Scripts that build objects
[start]

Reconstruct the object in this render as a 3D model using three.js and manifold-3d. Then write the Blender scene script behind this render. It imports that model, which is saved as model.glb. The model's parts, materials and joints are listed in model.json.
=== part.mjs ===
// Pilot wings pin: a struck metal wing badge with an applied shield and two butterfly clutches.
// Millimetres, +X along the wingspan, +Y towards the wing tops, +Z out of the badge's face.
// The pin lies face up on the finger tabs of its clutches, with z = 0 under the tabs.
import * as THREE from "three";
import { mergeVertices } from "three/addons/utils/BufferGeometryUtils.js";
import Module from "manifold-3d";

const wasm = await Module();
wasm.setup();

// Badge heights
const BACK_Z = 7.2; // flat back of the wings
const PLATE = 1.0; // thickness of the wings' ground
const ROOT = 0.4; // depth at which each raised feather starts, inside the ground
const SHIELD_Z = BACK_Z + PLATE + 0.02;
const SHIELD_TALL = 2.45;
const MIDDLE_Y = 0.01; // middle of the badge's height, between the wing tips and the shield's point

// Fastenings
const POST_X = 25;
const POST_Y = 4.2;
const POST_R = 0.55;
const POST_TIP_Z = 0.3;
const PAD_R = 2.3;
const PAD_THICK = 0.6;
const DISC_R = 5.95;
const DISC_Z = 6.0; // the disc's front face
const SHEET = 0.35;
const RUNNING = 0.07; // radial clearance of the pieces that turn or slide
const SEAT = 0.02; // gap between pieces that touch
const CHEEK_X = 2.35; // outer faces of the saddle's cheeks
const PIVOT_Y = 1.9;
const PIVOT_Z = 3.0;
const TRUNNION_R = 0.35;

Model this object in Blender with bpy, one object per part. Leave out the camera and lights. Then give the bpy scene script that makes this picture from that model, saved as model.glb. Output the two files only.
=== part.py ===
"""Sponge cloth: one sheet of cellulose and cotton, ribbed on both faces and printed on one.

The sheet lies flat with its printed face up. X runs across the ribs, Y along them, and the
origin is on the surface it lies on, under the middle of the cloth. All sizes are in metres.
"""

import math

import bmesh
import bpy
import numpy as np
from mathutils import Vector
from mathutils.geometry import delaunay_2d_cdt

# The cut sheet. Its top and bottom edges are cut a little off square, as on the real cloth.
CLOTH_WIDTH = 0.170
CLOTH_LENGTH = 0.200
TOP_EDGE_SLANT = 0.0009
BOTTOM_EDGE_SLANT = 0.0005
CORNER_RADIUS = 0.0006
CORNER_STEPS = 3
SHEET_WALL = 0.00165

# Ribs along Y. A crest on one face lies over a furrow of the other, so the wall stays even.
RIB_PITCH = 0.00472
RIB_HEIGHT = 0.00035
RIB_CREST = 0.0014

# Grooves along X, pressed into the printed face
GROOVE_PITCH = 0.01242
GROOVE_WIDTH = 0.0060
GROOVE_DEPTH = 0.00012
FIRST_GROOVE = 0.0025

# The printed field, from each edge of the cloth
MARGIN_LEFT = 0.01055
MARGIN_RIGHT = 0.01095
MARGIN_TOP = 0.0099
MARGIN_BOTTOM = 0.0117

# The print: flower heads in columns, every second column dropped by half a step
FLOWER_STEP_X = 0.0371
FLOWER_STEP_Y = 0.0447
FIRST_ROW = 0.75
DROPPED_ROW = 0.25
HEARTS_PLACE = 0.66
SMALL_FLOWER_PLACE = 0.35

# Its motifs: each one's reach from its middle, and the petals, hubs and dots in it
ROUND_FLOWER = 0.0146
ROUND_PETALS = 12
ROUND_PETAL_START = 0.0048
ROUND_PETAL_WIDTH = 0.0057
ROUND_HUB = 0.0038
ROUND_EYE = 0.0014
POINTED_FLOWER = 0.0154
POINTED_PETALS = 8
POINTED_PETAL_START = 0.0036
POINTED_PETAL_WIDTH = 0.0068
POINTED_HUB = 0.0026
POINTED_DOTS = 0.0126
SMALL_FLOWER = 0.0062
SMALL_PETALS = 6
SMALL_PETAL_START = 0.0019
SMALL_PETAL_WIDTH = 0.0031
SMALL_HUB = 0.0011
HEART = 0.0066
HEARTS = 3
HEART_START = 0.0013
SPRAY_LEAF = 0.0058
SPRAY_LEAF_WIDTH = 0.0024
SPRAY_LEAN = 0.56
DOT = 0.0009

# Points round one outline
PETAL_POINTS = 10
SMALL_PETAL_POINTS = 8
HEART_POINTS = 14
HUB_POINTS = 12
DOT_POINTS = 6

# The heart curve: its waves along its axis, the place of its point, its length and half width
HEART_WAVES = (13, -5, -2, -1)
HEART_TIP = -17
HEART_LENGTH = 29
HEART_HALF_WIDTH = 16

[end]

**TASK TO CARRY OUT:** Set down the lines above as they stand, starting with the first line and ending with the line that contains "import math".

**OUTPUT:**
Reconstruct the object in this render as a 3D model using three.js and manifold-3d. Then write the Blender scene script behind this render. It imports that model, which is saved as model.glb. The model's parts, materials and joints are listed in model.json.
=== part.mjs ===
// Pilot wings pin: a struck metal wing badge with an applied shield and two butterfly clutches.
// Millimetres, +X along the wingspan, +Y towards the wing tops, +Z out of the badge's face.
// The pin lies face up on the finger tabs of its clutches, with z = 0 under the tabs.
import * as THREE from "three";
import { mergeVertices } from "three/addons/utils/BufferGeometryUtils.js";
import Module from "manifold-3d";

const wasm = await Module();
wasm.setup();

// Badge heights
const BACK_Z = 7.2; // flat back of the wings
const PLATE = 1.0; // thickness of the wings' ground
const ROOT = 0.4; // depth at which each raised feather starts, inside the ground
const SHIELD_Z = BACK_Z + PLATE + 0.02;
const SHIELD_TALL = 2.45;
const MIDDLE_Y = 0.01; // middle of the badge's height, between the wing tips and the shield's point

// Fastenings
const POST_X = 25;
const POST_Y = 4.2;
const POST_R = 0.55;
const POST_TIP_Z = 0.3;
const PAD_R = 2.3;
const PAD_THICK = 0.6;
const DISC_R = 5.95;
const DISC_Z = 6.0; // the disc's front face
const SHEET = 0.35;
const RUNNING = 0.07; // radial clearance of the pieces that turn or slide
const SEAT = 0.02; // gap between pieces that touch
const CHEEK_X = 2.35; // outer faces of the saddle's cheeks
const PIVOT_Y = 1.9;
const PIVOT_Z = 3.0;
const TRUNNION_R = 0.35;

Model this object in Blender with bpy, one object per part. Leave out the camera and lights. Then give the bpy scene script that makes this picture from that model, saved as model.glb. Output the two files only.
=== part.py ===
"""Sponge cloth: one sheet of cellulose and cotton, ribbed on both faces and printed on one.

The sheet lies flat with its printed face up. X runs across the ribs, Y along them, and the
origin is on the surface it lies on, under the middle of the cloth. All sizes are in metres.
"""

import math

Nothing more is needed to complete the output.